Note: This PersistentVolumeClaim creates dynamically a new image in the ceph pool kubernetes. The reclaimPolicy of the StorageClass is ‘Delete’ which means that the image will be removed when the pod is deleted.

Static Persistent Volumes

For stateful applications it is mostly necessary to retain the data generated by an application even if the POD is deleted (e.g. for a version update).

To avoid the deletion of PersistentVolume you can create an Image within ceph with the command

# rbd create test-image --size=1024 --pool=kubernetes --image-feature layering

Next you can define a corresponding PersistentVolume together with a matching PersistentVolumeClaim:

---
apiVersion: v1
kind: PersistentVolumeClaim
metadata:
  name: rbd-static-pvc
spec:
  accessModes:
  - ReadWriteOnce
  resources:
    requests:
      storage: 1Gi
  volumeMode: Filesystem
  volumeName: rbd-static-pv
  storageClassName: ceph

---
apiVersion: v1
kind: PersistentVolume
metadata:
  name: rbd-static-pv
spec:
  volumeMode: Filesystem
  storageClassName: ceph
  persistentVolumeReclaimPolicy: Retain
  accessModes:
  - ReadWriteOnce
  capacity:
    storage: 1Gi
  csi:
    driver: rbd.csi.ceph.com
    fsType: ext4
    nodeStageSecretRef:
      name: csi-rbd-secret
      namespace: ceph-system
    volumeAttributes:
      clusterID: "<clusterID>"
      pool: "kubernetes"
      staticVolume: "true"
      # The imageFeatures must match the created ceph image exactly!
      imageFeatures: "layering"
    volumeHandle: test-image 

---
apiVersion: v1
kind: Pod
metadata:
  name: csi-rbd-demo-pod
spec:
  containers:
    - name: web-server
      image: nginx
      volumeMounts:
        - name: mypvc
          mountPath: /var/lib/www/html
  volumes:
    - name: mypvc
      persistentVolumeClaim:
        claimName: rbd-pvc
        readOnly: false

You need to substitute the in the PersistentVolume with your cluster ID as defined in the storreage class 'ceph'. The 'volumeHandle' is set to the image created before in ceph.

This example will reuse the image ‘test-image’ without deletion if the POD is removed.

Resizing Static Persistent Volumes

If you need to resize your ceph image later you also need to resize the ext4 filesystem within your POD. For that you can use the resize2fs command from within your container.
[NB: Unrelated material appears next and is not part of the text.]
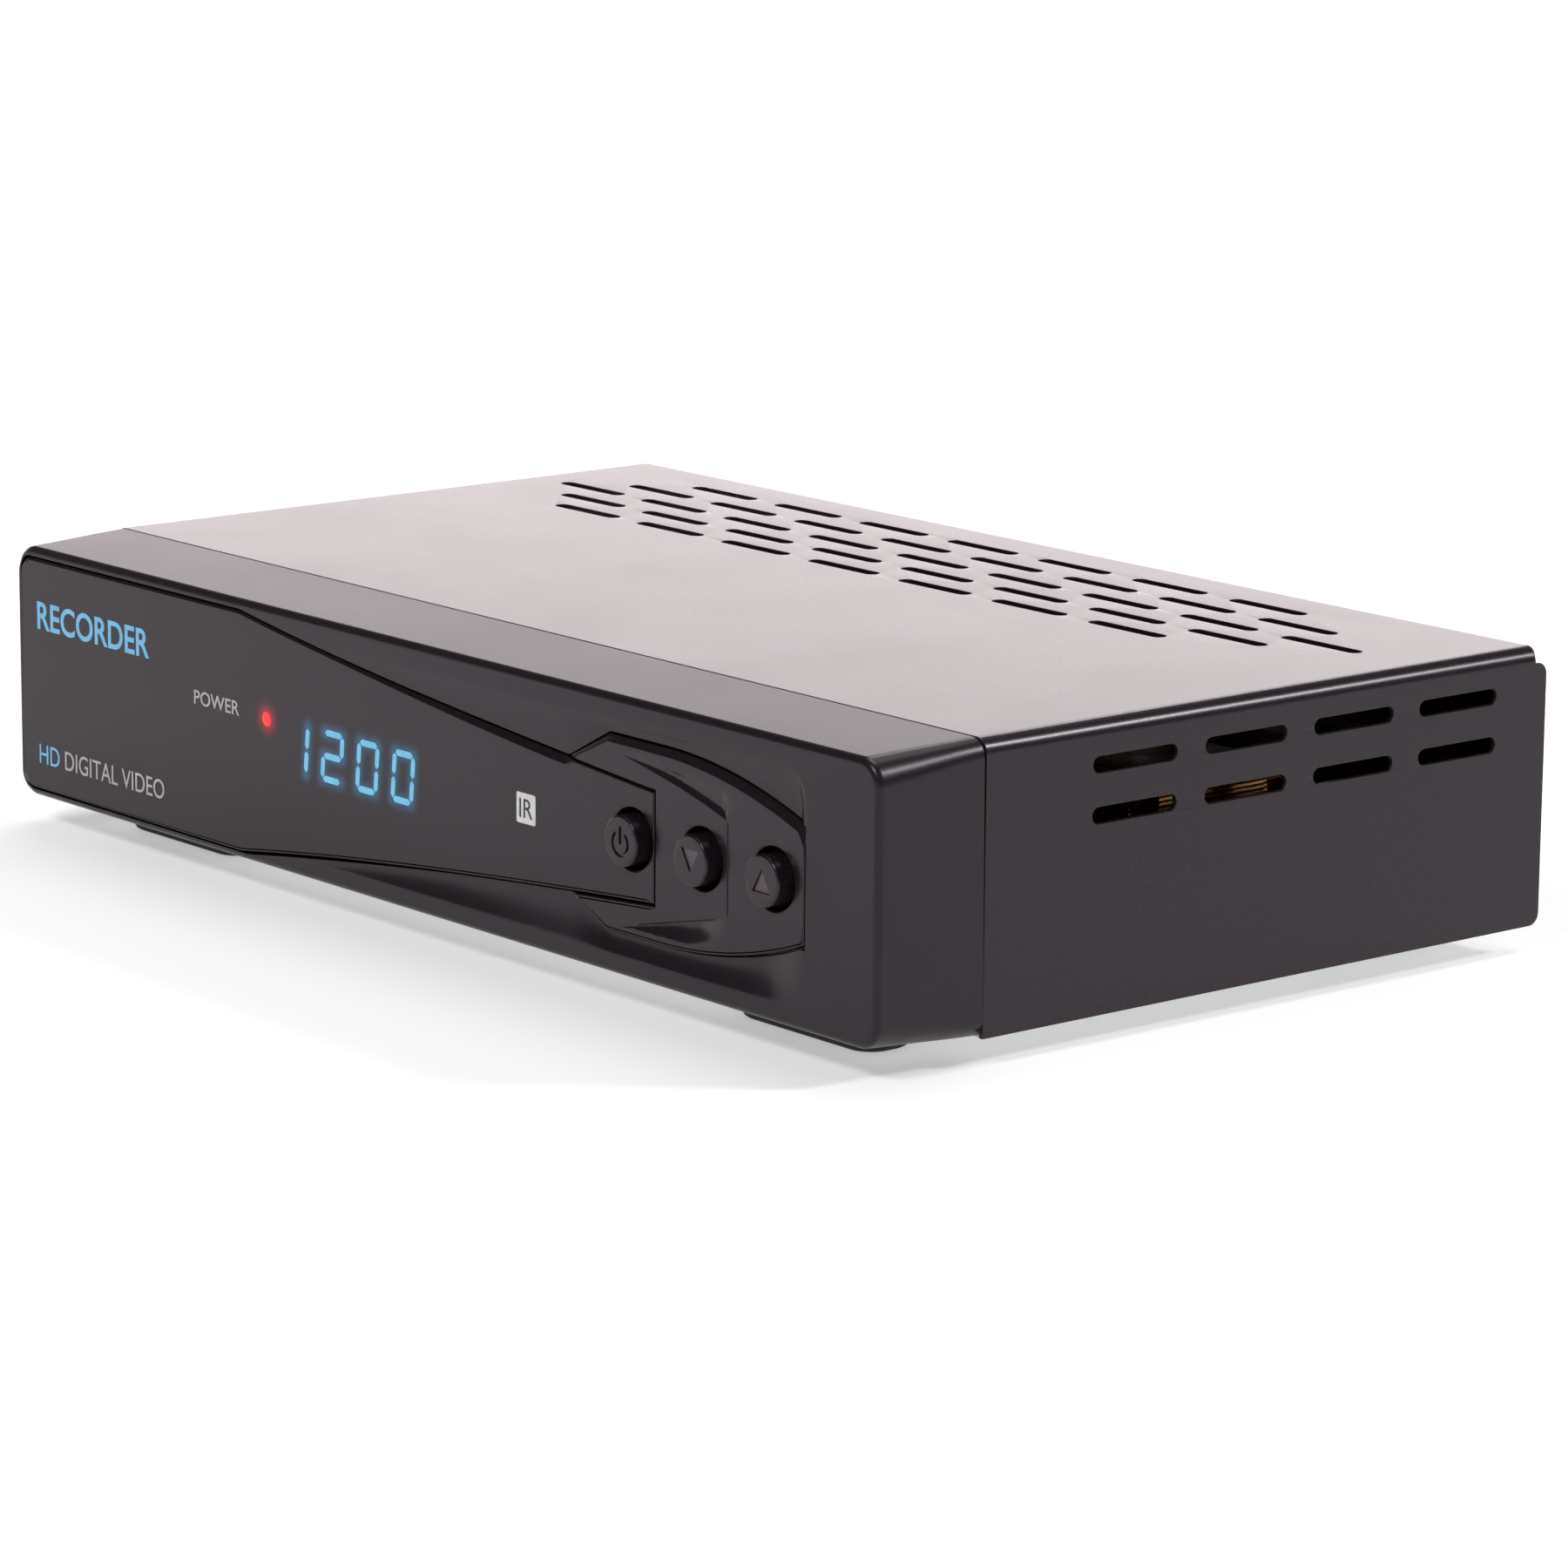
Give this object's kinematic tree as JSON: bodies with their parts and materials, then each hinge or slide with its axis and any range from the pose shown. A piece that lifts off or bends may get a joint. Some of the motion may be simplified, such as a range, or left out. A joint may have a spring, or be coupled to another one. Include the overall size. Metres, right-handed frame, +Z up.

# resize2fs /dev/rbd[number]

If you don’t have the lib in your container image or you have insufficient security privileges you can run the following JOB where you just need to replace the claim name:

---
###################################################
# This job can be used to resize a ext4 filesystem
# aligned to the given size of the underlying RBD image.
###################################################
apiVersion: batch/v1
kind: Job
metadata:
  name: ext4-resize2fs
spec:
  template:
    spec:
      containers:
        - name: debian
          image: debian

          command: ["/bin/sh"]
          args:
            - -c
            - >-
                echo '******** start resizeing block device  ********' &&
                echo ...find rbd mounts to be resized.... &&
                df | grep /rbd &&
                DEVICE=`df | grep /rbd | awk '{print $1}'` &&
                echo ...resizing device $DEVICE ... &&
                resize2fs $DEVICE &&
                echo '******** resize block device completed ********'

          volumeMounts:
            - name: volume-to-resize
              mountPath: /tmp/mount2resize
          securityContext:
            privileged: true
      volumes:
        - name: volume-to-resize
          persistentVolumeClaim:
            claimName: test-pg-dbdata
      restartPolicy: Never
  backoffLimit: 1

Make sure that the PV and PVC objects exist before you run the job. Replace the PVC with the name of your PVC to be resized.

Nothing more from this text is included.